Meet Aleta Baun: Indonesian environmental activist, politician, weaver

Aleta Baun. Photo credit: Eva Tobing - Organizational documentary for Cipta Media Ekspresi (Wikimedia) on Mario Vitoria's drawing, for Teachers of the World: Courage and Wisdom.

WEGO researcher Siti Maimunah and Tessa Toumbourou published an article on Teachers of the World: Courage and Wisdom,  an ALICE Project initiative, that highlights the lives and voices of women and men – activists, academics, intellectuals, artists or writers – who stood out in the fight against different forms of oppression, building paths of social, cognitive and sexual justice. Here is their piece about Aleta Baun, Indonesian environmental activist, parliamentarian and weaver.

Aleta Baun

Aleta Baun successfully led a citizens’ movement for over a decade, working to prevent four large marble mining companies from destroying the land and forests of her sacred homeland on the western part of the island of Timor, Indonesia. In 2006 she brought together 150 women from surrounding villages to peacefully protest while weaving cloth – the traditional craft of the Mollo people. After a year of non-violent occupation, the mine was abandoned and the sacred area protected. Aleta, known as Mama Aleta in her community, is now a parliamentarian representing her community against the impacts of extractives industries. By supporting women to take leadership roles and use creative protest techniques that reinvigorated traditional cultural practices, Aleta’s accomplishments extend further than just preventing mining destroying her communities’ environment to also improving gender equity, governance structures and economic development in her region. Aleta’s work offers inspiration for what indigenous rights’ and environment movements can achieve with passion, creativity and persistence.

Forest lifeblood

Home for Aleta is the Mollo region, at the foot of Mutis mountain range on the western half of the island of Timor. The area is known for being green and fertile, distinct from the otherwise dry province of East Nusa Tenggara (NTT). As well as being spiritually significant for the Mollo people, the community indigenous to the region, Mutis mountain range is also an important watershed for the Timor island. The mountains are made of porous marble towers, which allow water to permeate and drip down to follow the roots of vegetation, forming wellsprings at the base of the rock. The name Mutis, meaning ‘the flow of water’, is indicative of the function of the mountains. Thirteen rivers flow from the mountain to supply drinking and irrigation water for much of West Timor.

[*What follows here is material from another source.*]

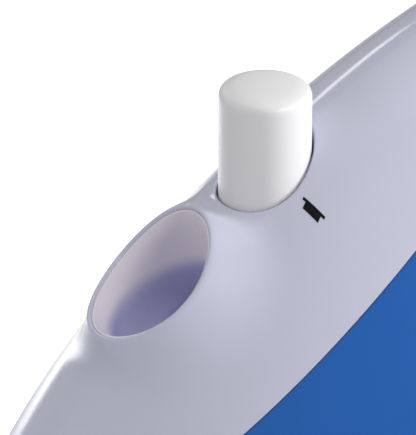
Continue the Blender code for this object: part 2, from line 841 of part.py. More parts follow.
def body_shell(look):
    fs = [-0.0603, -0.080, -0.100, -0.120, -0.140, -0.1605, -0.1608, -0.172, -0.178, -0.182, BODY_REAR]
    outer, inner = [], []
    for f in fs:
        bottom = TANK_BOTTOM_Z if f > -0.1606 else 0.0100
        half = [(plan_half_width(f) * 0.93 * i / 5, 0) for i in range(5)]
        half = [(x, lower_surface(f, x)) for x, _ in half]
        start = half[-1][1]
        for i in range(1, 7):
            z = start + (bottom - start) * (i / 6) ** 1.5
            half.append((half_width_at(lower_surface, f, z), z))
        thin = inset(half, SHELL_WALL)
        thin[-1] = (thin[-1][0], bottom)
        outer.append([at(f, x, z) for x, z in both_sides(half)])
        inner.append([at(f, x, z) for x, z in both_sides(thin)])
    made = skin("body_shell", outer, inner, look)
    join(made, move(rod("dial_seat", 0.0300, 0.0610, 0.0664, look, 32), DIAL_F))
    drill(made, 0.0040, DIAL_F, 0.0, (0.055, 0.070))
    cut(made, box("lead_way", (-0.180, -0.168), (-0.012, 0.012), (0.055, 0.080), look))
    for x, z in REAR_SCREWS:
        join(made, lying(rod("boss", 0.0045, 0.0, 0.018, look), BODY_REAR, x, z))
    for x, z in REAR_SCREWS:
        cut(made, lying(rod("hole", 0.0018, -0.002, 0.014, look), BODY_REAR, x, z))
    return made


def rear_cover(look):
    """The heel: a flat plate over the body's open rear and the handle's foot, with a shelf below."""
    side = [(0.034, 0.0100), (0.038, 0.014), (0.0385, 0.050), (0.036, 0.058), (0.030, 0.064),
            (0.0215, 0.070), (0.0185, 0.078), (0.0175, 0.092), (0.014, 0.098), (0.008, 0.100)]
    outline = side + [(-x, z) for x, z in reversed(side)]
    rings = [[at(f, x, z) for x, z in outline] for f in (HEEL_BACK, BODY_REAR - GAP)]
    made = loft("rear_cover", rings, look)
    bevelled(made, 0.0008)
    join(made, box("shelf", (HEEL_BACK + 0.001, -0.1615), (-0.033, 0.033), (0.0104, 0.0128), look))
    for x, z in REAR_SCREWS:
        cut(made, lying(rod("hole", 0.0019, -0.001, 0.006, look), HEEL_BACK, x, z))
        cut(made, lying(rod("sink", 0.0036, -0.001, 0.0022, look), HEEL_BACK, x, z))
    return made


def screw(name, length, look):
    """A pan-head screw along its own Z, the head on top and a cross recess in it."""
    head, shank = 0.0032, 0.0016
    profile = [(0, -length), (shank, -length), (shank, 0), (head, 0), (head, 0.0008),
               (head * 0.7, 0.0014), (0, 0.0014)]
    made = turned(name, profile, look, 12)
    for turn in (0, math.pi / 2):
        slot = solid("slot", *unit_box(head * 1.2, head * 0.28, 0.0008), look)
        slot.location = (0, 0, 0.0013)
        slot.rotation_euler = (0, 0, turn)
        bpy.context.view_layer.update()
        cut(made, slot)
    return made


def unit_box(length, width, height):
    points = [Vector((sx * length / 2, sy * width / 2, sz * height / 2))
              for sz in (-1, 1) for sx, sy in ((-1, -1), (1, -1), (1, 1), (-1, 1))]
    faces = [(0, 3, 2, 1), (4, 5, 6, 7), (0, 1, 5, 4), (1, 2, 6, 5), (2, 3, 7, 6), (3, 0, 4, 7)]
    return points, faces


def screws(look):
    names = ("skirt_screw_front", "skirt_screw_port", "skirt_screw_starboard")
    for name, (f, x) in zip(names, SKIRT_SCREWS):
        move(screw(name, 0.0115, look), f, x, 0.0218)
    for name, (x, z) in zip(("rear_screw_port", "rear_screw_starboard"), REAR_SCREWS):
        made = screw(name, 0.0125, look)
        move(made, HEEL_BACK + 0.0019, x, z, (-math.pi / 2, 0, 0))


# The controls and what is inside


def temperature_dial(look):
    """A round dial with a raised finger bar. Its origin is on its axis."""
    high = DIAL_HEIGHT
    profile = [(0.0034, 0), (DIAL_RADIUS, 0), (DIAL_RADIUS, high - 0.0012),
               (DIAL_RADIUS - 0.0010, high), (0, high), (0, 0.0050), (0.0034, 0.0050)]
    made = turned("temperature_dial", profile, look, 36)
    bar = solid("bar", *unit_box(0.036, 0.0055, 0.0050), look)
    bar.location = (0, 0, high + 0.0012)
    bpy.context.view_layer.update()
    join(made, bar)
    return move(made, DIAL_F, 0.0, DIAL_UNDERSIDE)


def dial_ring(look):
    return move(pipe("dial_ring", 0.0285, 0.0240, 0.0667, 0.0680, look, 32), DIAL_F)


def thermostat(look):
    made = box("thermostat", (-0.111, -0.087), (-0.010, 0.010), (0.0163, 0.0230), look)
    return join(made, move(rod("neck", 0.0042, 0.022, 0.0290, look), DIAL_F))


def thermostat_shaft(look):
    return move(rod("thermostat_shaft", 0.0030, 0.0293, 0.0716, look), DIAL_F)


def thermal_fuse(look):
    made = rod("thermal_fuse", 0.0025, -0.0068, 0.0068, look, 16)
    return move(made, -0.1285, 0.0, 0.0194, (math.pi / 2, 0, 0))


def earth_tab(look):
    made = box("earth_tab", (-0.1475, -0.1395), (-0.004, 0.004), (0.0163, 0.0171), look)
    return join(made, box("blade", (-0.1475, -0.1467), (-0.0032, 0.0032), (0.0163, 0.0192), look))


def terminal_block(look):
    made = box("terminal_block", (-0.179, -0.167), (-0.015, 0.015), (0.0320, 0.0440), look)
    for x in (-0.0095, 0.0, 0.0095):
        drill(made, 0.0026, -0.173, x, (0.0400, 0.050))
    return made


def terminal_screws(look):
    for name, x in zip(("terminal_screw_live", "terminal_screw_earth", "terminal_screw_neutral"),
                       (0.0095, 0.0, -0.0095)):
        profile = [(0, 0.0404), (0.0022, 0.0404), (0.0022, 0.0436), (0, 0.0436)]
        made = turned(name, profile, look, 14)
        move(made, -0.173, x)


def cord_clamp(look):
    """A bar across the post, above the opening in the deck."""
    made = box("cord_clamp", (-0.1795, -0.1690), (-0.0095, 0.0095), (0.0880, 0.0930), look)
    return drill(made, 0.0040, -0.1745, 0.0, (0.085, 0.096))


def pilot_lens(look):
    top = ridge_height(LENS_F)
    profile = [(0, top + 0.0007), (0.0022, top + 0.0004), (0.0034, top - 0.0003),
               (0.0034, top - 0.0040), (0, top - 0.0040)]
    return move(turned("pilot_lens", list(reversed(profile)), look), LENS_F)


def pilot_lamp(look):
    made = rod("pilot_lamp", 0.0026, -0.0065, 0.0065, look, 16)
    return move(made, LENS_F, 0.0, 0.1245, (math.pi / 2, 0, 0))


def leads(looks):
    """The three inner leads, from the terminal block forward over the casting."""
    live = [at(-0.1660, 0.0095, 0.0365), at(-0.158, 0.0100, 0.0360), at(-0.140, 0.0120, 0.0310),
            at(-0.122, 0.0090, 0.0275), at(-0.1150, 0.0062, 0.0262), at(-0.1128, 0.0060, 0.0215)]
    neutral = [at(-0.1660, -0.0095, 0.0365), at(-0.158, -0.0120, 0.0370),
               at(-0.150, -0.022, 0.0370), at(-0.1385, -element_line(-0.132), 0.0340)]
    earth = [at(-0.1660, 0.0, 0.0365), at(-0.158, 0.0, 0.0340), at(-0.152, 0.0, 0.0270),
             at(-0.1471, 0.0, 0.0213)]
    routes = {"lead_live": live, "lead_neutral": neutral, "lead_earth": earth}
    for name, route in routes.items():
        wire(name, smooth_route(route, 6), 0.0012, looks[name], 1)


def build():
    for old in list(bpy.data.objects):
        bpy.data.objects.remove(old)

    white = material("white_plastic", (0.80, 0.80, 0.84), 0.18)
    knob_white = material("knob_white", (0.82, 0.82, 0.83), 0.25)
    blue = material("tank_blue", (0.03, 0.13, 0.42), 0.12, 0.0, 0.6)
    blue_solid = material("accent_blue", (0.03, 0.13, 0.42), 0.35)
    grey = material("skirt_grey", (0.55, 0.56, 0.60), 0.45)
    steel = material("steel", (0.60, 0.60, 0.60), 0.30, 1.0)
    cast = material("cast_aluminium", (0.62, 0.63, 0.65), 0.55, 1.0)
    sole = material("sole_finish", (0.72, 0.73, 0.75), 0.22, 1.0)
    brass = material("brass", (0.75, 0.58, 0.28), 0.35, 1.0)
    rubber = material("black_rubber", (0.03, 0.03, 0.03), 0.8)
    silicone = material("red_silicone", (0.50, 0.10, 0.07), 0.6)
    ceramic = material("ceramic", (0.85, 0.83, 0.78), 0.5)
    amber = material("amber_lens", (0.85, 0.25, 0.05), 0.15, 0.0, 0.5)
    lead_looks = {"lead_live": material("lead_brown", (0.25, 0.10, 0.05), 0.6),
                  "lead_neutral": material("lead_blue", (0.05, 0.15, 0.50), 0.6),
                  "lead_earth": material("lead_green", (0.15, 0.45, 0.10), 0.6)}

    soleplate(sole)
    heater_casting(cast)
    heating_element(steel)
    chamber_gasket(silicone)
    steam_chamber_cover(steel)
    heat_skirt(grey)
    tank_shell(blue)
    tank_base(blue_solid)
    valve_seat(brass)
    seat_grommet(silicone)
    valve_guide(white)
    valve_rod(steel)
    knob_spring(steel)
    steam_knob(knob_white)
    filler_funnel(white)
    bonnet(white)
    handle_cover(white)
    handle_grip(blue_solid)
    body_shell(white)
    rear_cover(white)
    cord_inlet_bush(rubber)
    temperature_dial(blue_solid)
    dial_ring(grey)
    thermostat(steel)
    thermostat_shaft(steel)
    thermal_fuse(ceramic)
    earth_tab(brass)
    terminal_block(ceramic)
    terminal_screws(brass)
    cord_clamp(grey)
    pilot_lens(amber)
    pilot_lamp(ceramic)
    leads(lead_looks)
    screws(steel)


build()
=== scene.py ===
import json
import math

import bmesh
import bpy
import numpy as np
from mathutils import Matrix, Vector

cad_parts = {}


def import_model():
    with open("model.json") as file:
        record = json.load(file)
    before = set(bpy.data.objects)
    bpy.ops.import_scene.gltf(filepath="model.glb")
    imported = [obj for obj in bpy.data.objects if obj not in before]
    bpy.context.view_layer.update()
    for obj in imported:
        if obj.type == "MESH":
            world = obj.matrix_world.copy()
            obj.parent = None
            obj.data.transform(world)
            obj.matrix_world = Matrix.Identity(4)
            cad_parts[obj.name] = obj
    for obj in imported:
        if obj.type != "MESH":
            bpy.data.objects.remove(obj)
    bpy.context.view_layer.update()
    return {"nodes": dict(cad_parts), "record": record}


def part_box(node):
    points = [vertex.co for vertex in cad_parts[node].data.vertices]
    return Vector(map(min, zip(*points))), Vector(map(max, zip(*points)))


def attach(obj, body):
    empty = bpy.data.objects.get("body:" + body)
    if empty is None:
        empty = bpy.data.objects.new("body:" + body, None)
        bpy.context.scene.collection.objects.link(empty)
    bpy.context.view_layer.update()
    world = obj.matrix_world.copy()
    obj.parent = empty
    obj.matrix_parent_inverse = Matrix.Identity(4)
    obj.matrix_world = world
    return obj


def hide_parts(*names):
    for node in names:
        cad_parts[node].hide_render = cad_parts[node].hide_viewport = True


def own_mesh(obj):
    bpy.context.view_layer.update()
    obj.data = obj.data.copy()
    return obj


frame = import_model()

# The iron's outer form. f is the distance forward of the knob's axis, x goes to port, z up from the sole.
form = {
    "knobY": (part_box("steam_knob")[0][1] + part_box("steam_knob")[1][1]) / 2,
    "bodyTip": 0.076,
    "bodyRear": -0.184,
    "noseLength": 0.150,
    "rearTaper": 0.006,
    "rearLength": 0.110,
    "cornerRadius": 0.012,
    "ridgeJoin": -0.060,
    "crownSteepness": 1.66,
    "crownRoundness": 0.01385,
    "tankRear": -0.060,
    "tankBottom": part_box("tank_shell")[0][2],
    "deckZ": 0.066,
    "ridgeZ": 0.096,
    "maxHalfWidth": 0.056,
    "handleHalfWidth": 0.0188,
    "handleRearZ": 0.134,
    "bendF": -0.154,
    "bendRadius": 0.030,
    "gripDepth": 0.009,
    "wall": 0.0024,
    "gap": 0.0003,
}

fingerGap = {"front": -0.052, "rear": -0.158, "top": 0.106, "rise": 0.002, "corner": 0.018}


def smoothStep(t):
    t = np.clip(t, 0.0, 1.0)
    return t * t * (3 - 2 * t)


def smoothMin(a, b, k):
    h = np.maximum(0.0, 1 - np.abs(a - b) / k)
    return np.minimum(a, b) - h * h * k / 4


def planHalfWidth(f):
    d = np.clip(form["bodyTip"] - np.asarray(f, float), 0.0, None)
    nose, corner = form["noseLength"], form["cornerRadius"]
    front = form["maxHalfWidth"] * (1 - np.clip(1 - d / nose, 0, None) ** 1.9) ** 0.8
    rear = form["maxHalfWidth"] - form["rearTaper"] * ((d - nose) / form["rearLength"]) ** 2
    into = np.clip((form["bodyRear"] + corner - f) / corner, 0.0, 1.0)
    return np.where(d < nose, front, rear) - corner * (1 - np.sqrt(1 - into * into))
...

The Mollo people rely on forest resources for their livelihood needs, including food and medicinal products. Soil is considered to be the source of life, and the crops that grow in the rich mountain soil the embodiment of their ancestors. Natural dye is collected from forest plants, to use in their traditional weaving—a skill that women in these villages have crafted for generations. The Mollo people have a strong spiritual connection to their environment, and are believed to have occupied the land around the mountain range for more than 13,000 years. They consider the soil, water, stone and trees intrinsic to their own selves. For the Mollo people, land is symbolic of flesh, water as blood, stone as bones and forests as veins and hair. Aleta explains this relationship as fundamental to the identity of a Mollo person:

– If we are separated from any one of these natural elements, or if any one of the elements are destroyed, we start to die and lose our identity. So, we find it very important to protect the land.